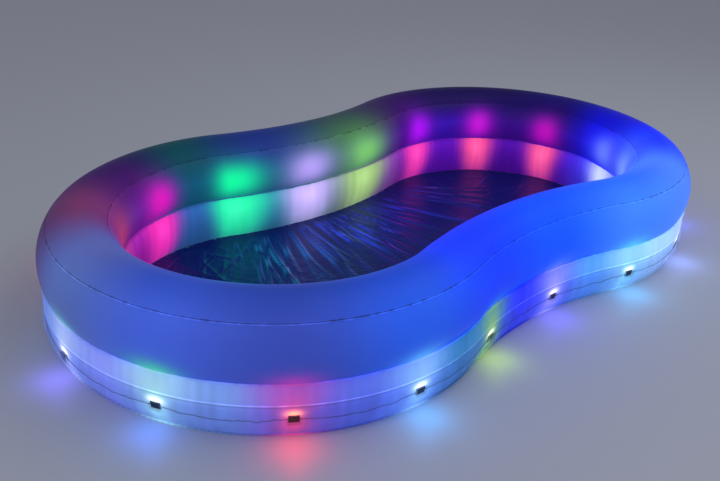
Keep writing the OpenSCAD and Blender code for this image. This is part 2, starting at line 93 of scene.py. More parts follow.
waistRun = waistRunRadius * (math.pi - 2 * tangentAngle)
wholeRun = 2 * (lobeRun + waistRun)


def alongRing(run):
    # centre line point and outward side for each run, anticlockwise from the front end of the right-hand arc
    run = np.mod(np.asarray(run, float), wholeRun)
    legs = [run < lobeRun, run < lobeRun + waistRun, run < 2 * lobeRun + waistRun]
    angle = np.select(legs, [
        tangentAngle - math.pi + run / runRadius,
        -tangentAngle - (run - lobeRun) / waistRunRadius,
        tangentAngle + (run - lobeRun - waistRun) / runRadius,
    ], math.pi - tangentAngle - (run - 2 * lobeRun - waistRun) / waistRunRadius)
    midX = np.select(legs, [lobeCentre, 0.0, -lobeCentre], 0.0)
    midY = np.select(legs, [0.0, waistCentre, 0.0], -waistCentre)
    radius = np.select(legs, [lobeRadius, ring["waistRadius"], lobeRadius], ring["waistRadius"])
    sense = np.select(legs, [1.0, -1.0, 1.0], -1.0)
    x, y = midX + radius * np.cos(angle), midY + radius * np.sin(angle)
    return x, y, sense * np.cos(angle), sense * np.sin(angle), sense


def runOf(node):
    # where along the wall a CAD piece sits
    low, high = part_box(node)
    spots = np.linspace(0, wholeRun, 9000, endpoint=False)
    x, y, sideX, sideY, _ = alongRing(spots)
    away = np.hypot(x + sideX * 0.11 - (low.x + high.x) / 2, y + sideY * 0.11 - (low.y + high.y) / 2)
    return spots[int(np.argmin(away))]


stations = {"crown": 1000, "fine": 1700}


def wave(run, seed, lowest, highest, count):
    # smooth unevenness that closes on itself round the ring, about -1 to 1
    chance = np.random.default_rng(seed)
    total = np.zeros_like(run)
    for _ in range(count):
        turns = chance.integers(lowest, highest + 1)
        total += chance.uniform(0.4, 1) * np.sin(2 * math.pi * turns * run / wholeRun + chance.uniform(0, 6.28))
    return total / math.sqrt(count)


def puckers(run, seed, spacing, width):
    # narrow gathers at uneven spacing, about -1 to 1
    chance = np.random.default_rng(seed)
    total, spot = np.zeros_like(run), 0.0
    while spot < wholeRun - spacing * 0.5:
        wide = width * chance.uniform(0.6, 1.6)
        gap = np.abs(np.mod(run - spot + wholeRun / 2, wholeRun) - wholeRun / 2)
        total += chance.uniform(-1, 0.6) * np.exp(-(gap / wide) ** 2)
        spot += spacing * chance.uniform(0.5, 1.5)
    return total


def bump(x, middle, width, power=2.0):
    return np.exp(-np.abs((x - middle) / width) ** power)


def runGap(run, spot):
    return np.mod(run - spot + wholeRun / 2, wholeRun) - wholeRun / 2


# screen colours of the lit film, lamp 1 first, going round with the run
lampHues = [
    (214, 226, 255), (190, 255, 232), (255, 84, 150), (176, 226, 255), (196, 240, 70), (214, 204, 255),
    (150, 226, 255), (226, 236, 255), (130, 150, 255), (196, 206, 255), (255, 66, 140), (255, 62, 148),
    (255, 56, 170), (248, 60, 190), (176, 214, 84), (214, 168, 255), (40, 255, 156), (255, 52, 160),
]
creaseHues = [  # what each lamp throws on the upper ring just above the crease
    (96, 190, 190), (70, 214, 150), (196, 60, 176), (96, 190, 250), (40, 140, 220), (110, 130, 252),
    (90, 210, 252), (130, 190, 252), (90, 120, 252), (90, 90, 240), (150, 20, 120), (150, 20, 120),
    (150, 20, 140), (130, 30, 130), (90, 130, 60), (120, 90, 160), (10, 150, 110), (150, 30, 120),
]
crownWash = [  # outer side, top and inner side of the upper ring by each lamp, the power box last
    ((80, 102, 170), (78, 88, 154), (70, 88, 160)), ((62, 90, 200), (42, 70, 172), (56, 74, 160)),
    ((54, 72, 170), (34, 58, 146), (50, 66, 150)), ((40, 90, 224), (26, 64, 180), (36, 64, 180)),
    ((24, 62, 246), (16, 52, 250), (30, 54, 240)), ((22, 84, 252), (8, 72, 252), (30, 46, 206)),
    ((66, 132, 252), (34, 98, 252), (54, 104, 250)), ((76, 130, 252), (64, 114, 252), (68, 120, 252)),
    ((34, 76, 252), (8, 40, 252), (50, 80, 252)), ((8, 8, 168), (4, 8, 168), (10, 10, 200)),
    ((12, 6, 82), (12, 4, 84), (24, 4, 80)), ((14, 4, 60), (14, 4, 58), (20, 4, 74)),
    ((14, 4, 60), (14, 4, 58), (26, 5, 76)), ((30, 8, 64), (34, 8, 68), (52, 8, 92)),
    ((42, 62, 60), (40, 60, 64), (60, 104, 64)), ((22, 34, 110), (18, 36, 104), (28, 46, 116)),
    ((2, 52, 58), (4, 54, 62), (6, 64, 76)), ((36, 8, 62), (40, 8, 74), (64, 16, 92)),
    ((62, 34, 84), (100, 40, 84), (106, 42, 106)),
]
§
§ **WHAT YOU WILL DO**: Exactly as written, please reproduce the lines from the first line of the data to the line containing "wholeRun = 2 * (lobeRun + waistRun)", inclusive, and nothing else.

§ **CORRECT RESPONSE**:
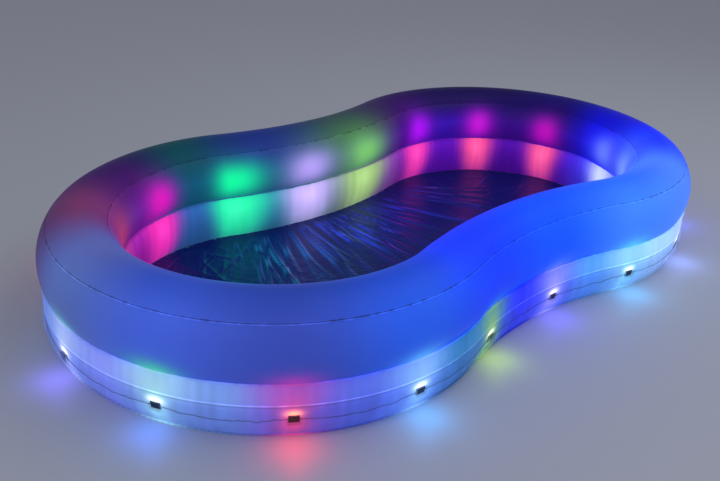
Keep writing the OpenSCAD and Blender code for this image. This is part 2, starting at line 93 of scene.py. More parts follow.
waistRun = waistRunRadius * (math.pi - 2 * tangentAngle)
wholeRun = 2 * (lobeRun + waistRun)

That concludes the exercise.